Waiting for BB took quite a while, but it did get me thinking about the wonderful-looking cubist-inspired paintings on the walls. I also took a wonderful shot of plates, for those who are interested in the artistic value of stacked dinnerware:
It took us a while to meet BB; while the event was scheduled for 3 PM, BB arrived at around 4:30 PM or something. Yet when she arrived, she arrived in style. Ryan was gracious enough to photograph BB when she walked – no, sashayed – onstage.
This is where I’m having problems writing this entry. The problem with having an honest opinion is that it’s almost always construed to be judgmental, but I can’t help but not associate some mental image of Rustom and Carmina Villaroel when I saw BB.
To play to a stupid pun that’s not funny at all, BB was the babae that was hugot-ized from the tadyang of Rustom.
For all intents and purposes, “Rustom” was pretty much treated in the past tense. BB is the here-and-now. BB is a woman. “BB Gandanghari” is not a publicity stunt, but a reality.
Noemi called me up and introduced me to BB as “one of the first bloggers to write about BB.” I have to admit that I was quite pensive considering that entry was, in retrospect, borderline homophobic, but I’d rather ask my questions:
What does BB feel when people assume that this is nothing more than a publicity stunt to resurrect a dead career? To BB, the exploration of your own reality translates to your profession, especially if you’re in show business. It’s not as much as a career turning “laos,” but an actress reinventing herself by exploring facets of sexuality and personality. BB is real, BB exists, and BB is the character she wants to play: she is BB Gandanghari, and she is a woman. More than that, though, BB is a human, a person, an individual.
All along, in movies like “Mistah,” “Yamashita: The Tiger’s Treasure,” “Gagay,” and “Sana, Dalawa ang Puso Ko,” was BB hidden somewhere there? BB views things this way: the body of work that preceded her “coming out” was that the character “Rustom” was being played. BB has always been there, the moment she became aware of her sexuality. This is not a psychiatric problem or an identity crisis; rather. BB Gandanghari is a resolution of a problem and a crisis. BB, who will soon be directing and acting, is here to stay.
What is BB’s view for 2010? OK, I ask showbiz questions to the likes of Mar Roxas, and I ask political questions to the likes of BB Gandanghari. While BB won’t answer the question directly, she does point out the pains of having to be discriminated against because she used a ladies room. What BB advocates, but does not expect to happen in 2010, is that when she finds her partner, the State would recognize it.

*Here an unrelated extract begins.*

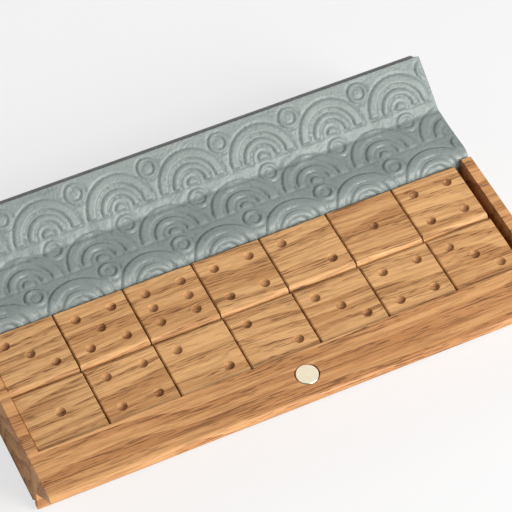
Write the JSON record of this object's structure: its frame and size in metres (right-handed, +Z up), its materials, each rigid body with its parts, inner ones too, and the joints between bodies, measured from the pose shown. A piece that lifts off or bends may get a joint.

What is BB’s favorite fruit to go with white wine? The PR material says that BB loves white wine and fresh fruit, and BB was drinking what I supposed to be a flute of Chardonnay. BB loves grapes and apples with white wine.
And now, for what makes this entry too long, and difficult to write.
The picture at the left was taken with my cellphone camera when my digicam died out on me, but it’s obvious that the guy on the left looks rather defensive.
Again, I will not say that my whole view of the world changed because I met BB Gandanghari, because I broke bread with her, because she spreads a message of “Be all that you can be.” Yet a camera shows things human eyes can’t see.
What made it rather disturbing is that as much as I had fun talking to BB, I was able to change one opinion about one person. What I think, though, will not automatically translate to what I feel, and that will not be equivalent into how I act.
To say that BB completely converted me into an all-accepting beacon of tolerance and acceptance would be an exaggeration, it would be hubris. I may be able to change my opinion about BB and find her to be an interesting and cheerful person, but to say that I was a completely changed person as I left Mag:Net would be stretching it. To say that I’ve seen the light is to be dishonest and to give this all up to a glorified PR hackjob in blog entry form. I got to know more about BB, and it takes more than just one conversation with her to have a complete reversal of thoughts and opinions.
I’m straight, and I’m comfortable with my sexual orientation. In the context of this country, I belong to a majority. Things like machismo, masculine pride, and heterosexuality are part of our cultural orientation. I’m not saying we should stick with these traditions, but I’m not saying that getting rid of these traditions are an overnight affair. Like anything else in this world, we have to undo and unmake things which are way bigger than us, even if the cause will outlast us.
Worse, to say that I turned into an LGBT advocate because of BB is to be a sycophant, to be blinded a bit, to lose perspective of what counts in things. I’ve rubbed elbows with some famous names here and there, but things still demand the necessary degree of honesty to admit to yourself that your own prejudices and fears and such take more than the power of fame to completely remove. What happened in Mag:Net was a scratching of the surface, an up-close-and-personal glimpse, a conversation that turned from an enlightening discussion to starstruck photo-ops where advocacy was given up for celebrity. I don’t know, I call it like I see it. How often do you get to meet BB Gandanghari, anyway? Or how often do you get to meet someone with an alternative sexuality who can make you believe enough in it for you to be converted, or for you to be completely changed?
In the end, it’s not what’s blogged about, it’s not who speaks, it’s not where it’s held. Getting rid of homophobia and prejudice will take a heck of a lot of time, from starting that process to seeing it through and, hopefully, seeing the result of people treated in terms of their whole being. Not just in terms of gender. Not just in terms of celebrity. To accept BB is to accept BB, and changing your whole conception of things means to meet more people, to add to your pool of experiences, to be reasonable with your expectations, and to be reasonable with your realizations.
I was not starstruck, I was not a fanboy, and I probably didn’t have the most significant, life-changing experience that make me see the light. It was not useless, though; when it comes to the underlying unease I have for people who are like BB, at the very least, I took the very first step of a long, arduous process of accepting people for who they are. For BB to be that first influence counts for something; in the end, I’m proud to have met her.